Interpreting Box Plots

When interpreting a box plot, consider the following:

Central Tendency: The median shows the center of the distribution.
Spread: The box (IQR) represents the middle 50% of the data.
Skewness: If the median line is closer to one end of the box, the distribution is skewed.
Outliers: Points beyond the whiskers are potential outliers.
Comparisons: When comparing multiple box plots, look at relative positions of medians, box sizes, and presence of outliers.

7.5 Conclusion

In this chapter, we explored three fundamental types of data visualizations: bar plots, histograms, and box plots. We demonstrated how to create these plots by hand, using R’s base plotting system, and using the ggplot2 library.

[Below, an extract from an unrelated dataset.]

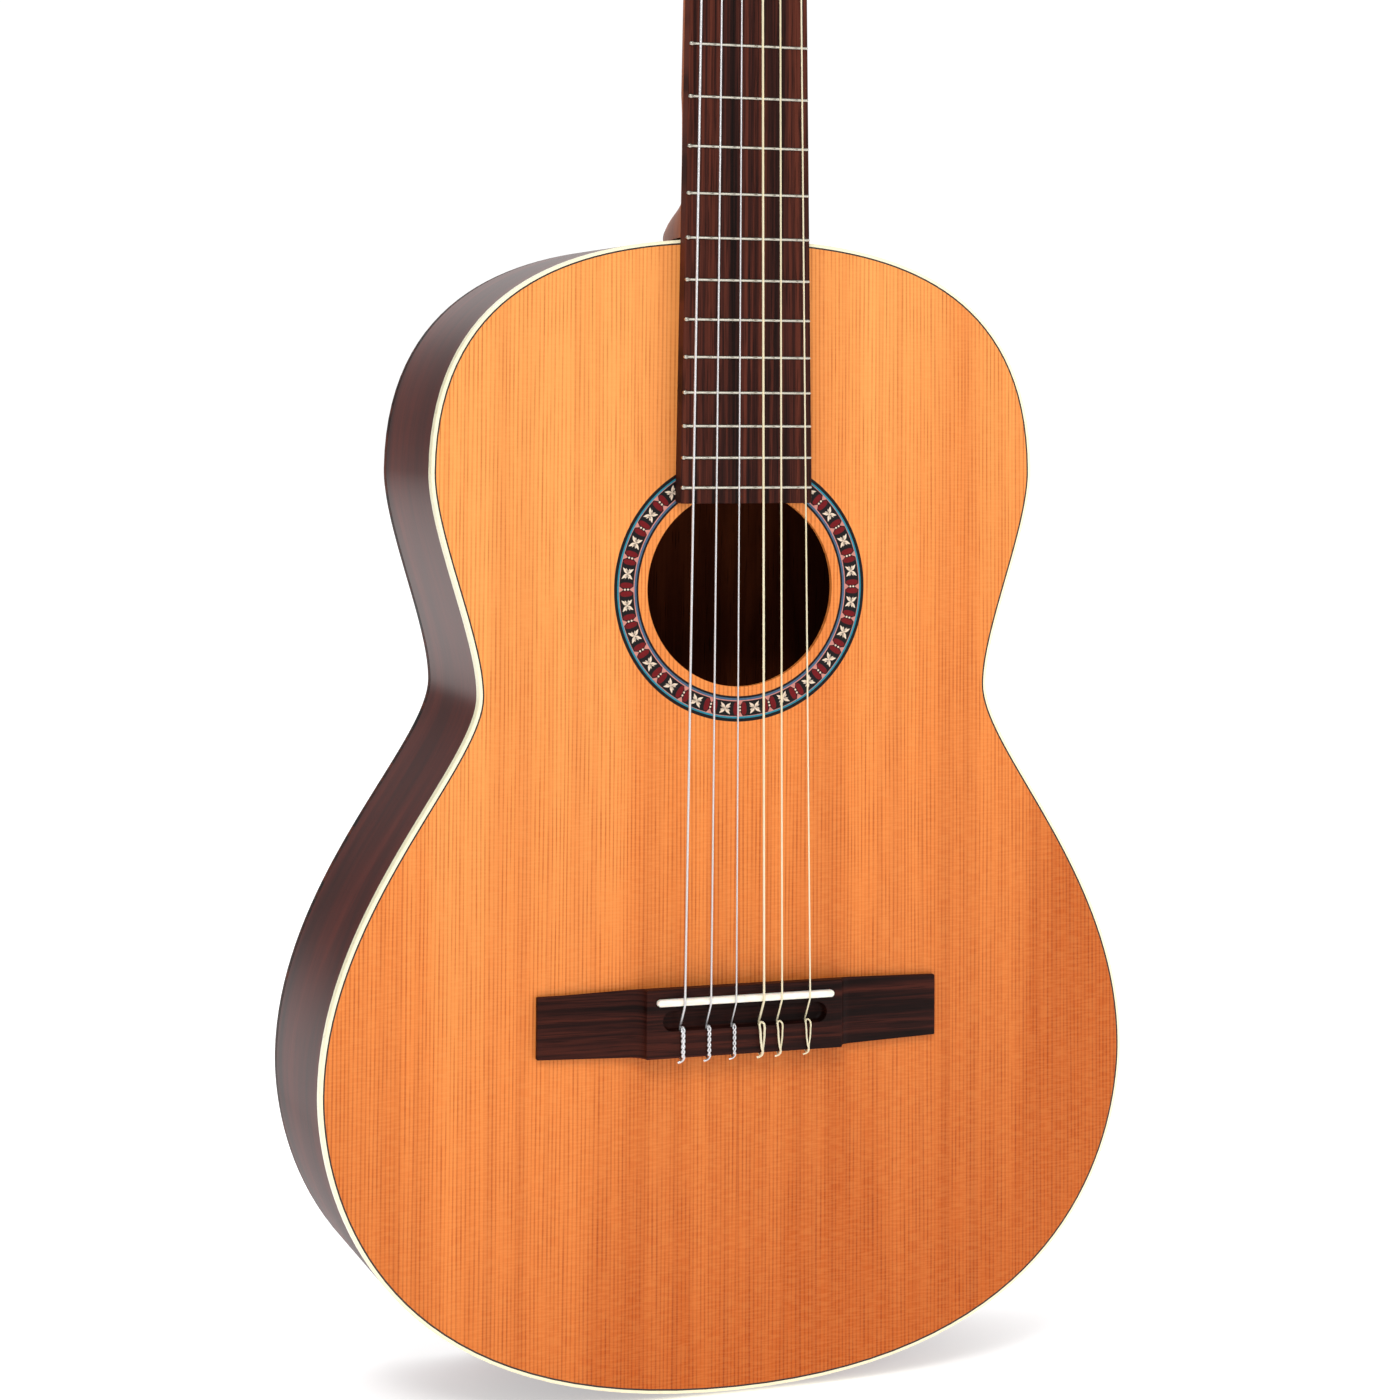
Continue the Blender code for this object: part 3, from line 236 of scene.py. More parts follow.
class Nodes:
    """A short way to write a material's node tree."""

    def __init__(self, name):
        self.material = bpy.data.materials.new(name)
        self.material.use_nodes = True
        self.tree = self.material.node_tree
        self.shader = self.tree.nodes["Principled BSDF"]

    def add(self, kind, **settings):
        node = self.tree.nodes.new(kind)
        for key, value in settings.items():
            setattr(node, key, value)
        return node

    def link(self, source, target):
        self.tree.links.new(source, target)

    def feed(self, socket, value):
        if isinstance(value, bpy.types.NodeSocket):
            self.link(value, socket)
        else:
            socket.default_value = value

    def coords(self, scale=(1, 1, 1), uv=None):
        """Object coordinates, or a UV map's, stretched by a scale."""
        if uv:
            source = self.add("ShaderNodeUVMap", uv_map=uv).outputs["UV"]
        else:
            source = self.add("ShaderNodeTexCoord").outputs["Object"]
        mapping = self.add("ShaderNodeMapping")
        mapping.inputs["Scale"].default_value = scale
        self.link(source, mapping.inputs["Vector"])
        return mapping.outputs["Vector"]

    def noise(self, vector, scale=1.0, detail=2.0, rough=0.5, distortion=0.0):
        node = self.add("ShaderNodeTexNoise")
        self.link(vector, node.inputs["Vector"])
        node.inputs["Scale"].default_value = scale
        node.inputs["Detail"].default_value = detail
        node.inputs["Roughness"].default_value = rough
        node.inputs["Distortion"].default_value = distortion
        return node.outputs["Fac"]

    def maths(self, operation, first, second=0.0, third=0.0):
        node = self.add("ShaderNodeMath", operation=operation)
        for socket, value in zip(node.inputs, (first, second, third)):
            self.feed(socket, value)
        return node.outputs[0]

    def spread(self, value, low, high, to_low=0.0, to_high=1.0):
        """Maps a stretch of values to another, clamped."""
        node = self.add("ShaderNodeMapRange")
        self.link(value, node.inputs["Value"])
        node.inputs["From Min"].default_value = low
        node.inputs["From Max"].default_value = high
        node.inputs["To Min"].default_value = to_low
        node.inputs["To Max"].default_value = to_high
        return node.outputs["Result"]

    def mix(self, factor, first, second, blend="MIX"):
        node = self.add("ShaderNodeMix", data_type="RGBA", blend_type=blend)
        self.feed(node.inputs["Factor"], factor)
        for socket, value in ((node.inputs[6], first), (node.inputs[7], second)):
            self.feed(socket, (*value, 1) if isinstance(value, tuple) else value)
        return node.outputs[2]

    def ramp(self, value, stops):
        node = self.add("ShaderNodeValToRGB")
        self.link(value, node.inputs["Fac"])
        elements = node.color_ramp.elements
        while len(elements) < len(stops):
            elements.new(0.5)
        for element, (position, colour) in zip(elements, stops):
            element.position = position
            element.color = (*colour, 1)
        return node.outputs["Color"]

    def bump(self, height, strength, distance):
        node = self.add("ShaderNodeBump")
        self.link(height, node.inputs["Height"])
        node.inputs["Strength"].default_value = strength
        node.inputs["Distance"].default_value = distance
        self.link(node.outputs["Normal"], self.shader.inputs["Normal"])

    def set(self, **values):
        """Sets the shader's own sockets, written with underscores for spaces."""
        for key, value in values.items():
            self.feed(self.shader.inputs[key.replace("_", " ")], value)
        return self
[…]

Each type of plot serves a different purpose: - Bar plots are excellent for comparing categories. - Histograms show the distribution of a continuous variable. - Box plots provide a concise summary of a distribution, highlighting central tendency, spread, and outliers.

Remember, the choice of visualization depends on your data type and the insights you want to convey. Always consider your audience and the story you want to tell with your data when selecting and designing your visualizations.

Practice creating these plots by hand to deepen your understanding of their construction and interpretation. Then, leverage the power of R and ggplot2 to quickly create and customize these visualizations for larger datasets and more complex analyses.